Is Large Lawyers E&O claims administration/claims adjustment more difficult?
Absolutely! It is all lawyers, everywhere. They can be the best client, because they know everything, or they can be the worst because they always think that they’re right. When you get to settlements it can be tough. Those cases linger on a bit longer, running up bigger defense costs.
Are there tough jurisdictions for lawyers that always come up?
Most of the large lawyers operate multinational. For mid-size to small firms, the same jurisdictions (CA, NJ, TX) always come up.
Florida is tough for property and auto liability claims, yet it isn’t clear those two things should be linked. Is that also true in professional lines?
With professional lines you have more sympathetic juries, which means bigger awards. You do have real issues with hurricanes and how those are adjusted, and you have the auto market that’s very difficult as well. If we use a traffic light (green, yellow, red) I would call Florida more yellow than red on the professional side.

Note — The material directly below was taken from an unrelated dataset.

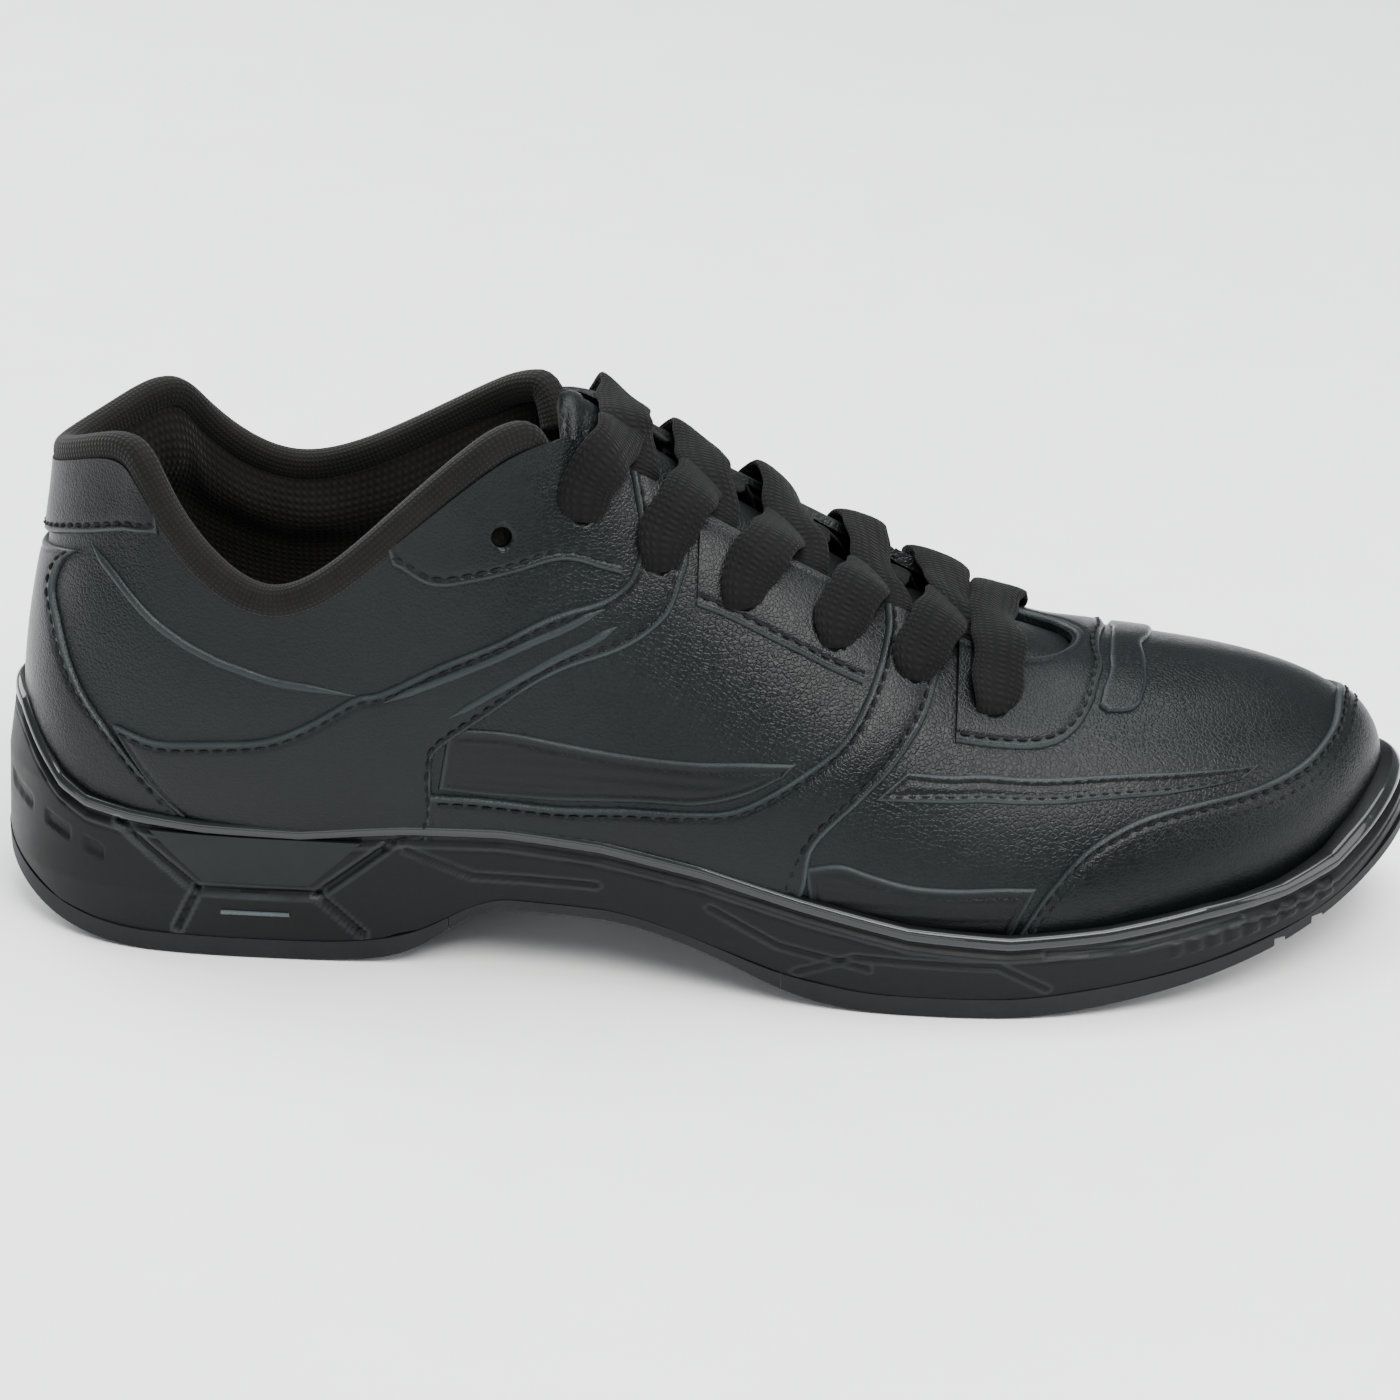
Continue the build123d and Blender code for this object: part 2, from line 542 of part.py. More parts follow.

Finally, how did you get into the business?
I grew up in Bayonne, NJ. I didn’t know what I wanted to do when I went to college. I majored in English lit and philosophy, not the best things to get a job in 2001. I thought about going to law school, but I moved home and started playing rugby. One team-mate worked at Everest Re as a D&O underwriter and another was a broker at Aon. They got me an interview and I had my first job as a facultative D&O and E&O underwriter with Everest.
It was a job opening that came up and totally random, but I loved it and it has been my whole career. What I like most is the people. That is likely true of any business, but re/insurance is a relationship business, and I don’t think that’s ever going to change much. Some of my best friends are in this business. People I met in this industry were in my wedding party. I don’t come to work every day to run through spreadsheets. That does happen some days, but for the most part, I’m going to talk to my friends and I’m going to enjoy it. That’s really what has kept me in the industry.